Family-supported mortgage routes
- JBSP (Joint Borrower Sole Proprietor): parent or family member is on the mortgage (income included for affordability) but not on the property deeds. Multiplies borrowing without giving them ownership stake.
- Barclays Family Springboard: 100% LTV mortgage backed by £25k–10% of property value from a family member into a 5-year locked savings account.
- Barclays Family Income Boost: a parent's income is added to the affordability calculation without joint ownership.
- Skipton Track Record: 100% LTV mortgage for renters with 12+ months of rent payments matching the proposed mortgage payment. No deposit required, no family backing needed.
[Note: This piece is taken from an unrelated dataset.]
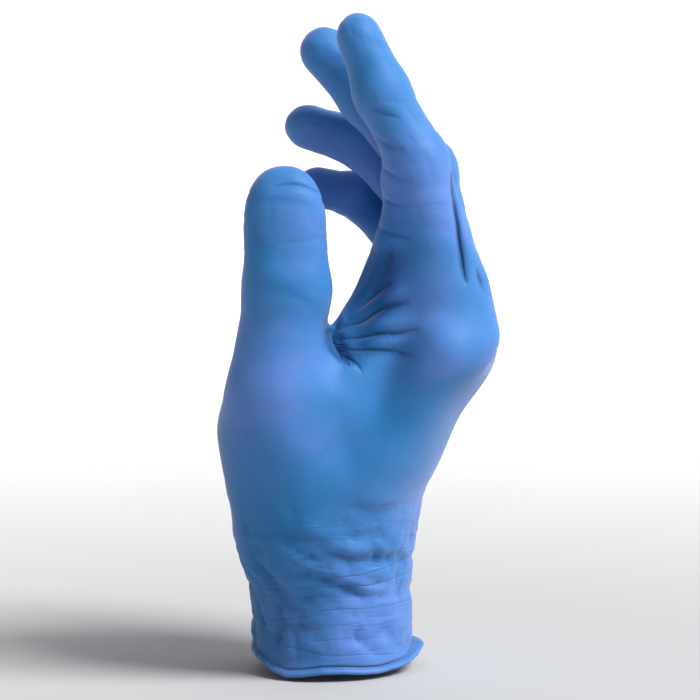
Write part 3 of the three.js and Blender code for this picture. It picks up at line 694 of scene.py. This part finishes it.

- Tipton & Coseley Family Assist: mortgage backed by family savings (no 100% LTV requirement).
Benefits-friendly lenders
The following lenders accept Universal Credit, Working Tax Credit, Child Benefit and certain disability benefits as part of income for mortgage affordability (typically requiring evidence of continuation):
- Halifax, Nationwide, Lloyds, Santander — major banks accepting Child Benefit and Tax Credits with some restrictions.
- Coventry BS, Yorkshire BS, Leeds BS, Newcastle BS, Furness BS — building societies often more flexible.
- Kensington, Vida, Bluestone Mortgages — specialists accepting wider range of benefits.
- Some lenders apply a discount (typically 50%–100%) to benefit income; others accept at full value with continuation evidence.
Maximising affordability — practical steps
- Clear credit card balances or move to 0% balance transfer — reduces outgoings used in affordability calculation.
- Pay off small loans before applying — every £200/month outgoing eats roughly £35,000 of borrowing capacity.
- Avoid car finance (PCP, HP) — major affordability killer.
- Use a Lifetime ISA for at least the bonus on first £4k of deposit savings each year.
- Get a soft-search Decision in Principle before applying to avoid hard footprints on your credit file.
- Consider JBSP or Family Springboard if a parent can help without gifting capital.
- Apply to lenders with higher income multiples for your circumstances (Nationwide Helping Hand for FTBs).
Common pitfalls for low-income applicants
- Applying with 5% deposit when 10% would unlock dramatically better rates and a wider lender pool.
- Going to a high-street bank that uses one rigid affordability model rather than a whole-of-market broker.
- Including expected pay rises in the application (lenders don't accept these).
- Failing to declare regular committed outgoings (childcare, BNPL, subscriptions) — undeclared commitments cause withdrawal at offer stage.
- Ignoring shared ownership because of perceived stigma — the maths often make it the realistic only option.
Pros
- Specialist lenders and building societies actively serve low-income applicants.
- Income multiples up to 5.5x available via Nationwide Helping Hand.
- Shared Ownership and First Homes schemes massively widen access.
- JBSP and Family Springboard products extend borrowing further.
- Benefits income accepted by many major lenders.
Cons
- Higher LTV rates noticeably higher than the 75% LTV norm.
- Affordability stress at 8%–9% restricts maximum borrowing.
- Local property prices may exceed maximum borrowing even with all schemes.
- Shared Ownership rent + service charges + mortgage can stress monthly budget.
- Family-supported products require willing and able family.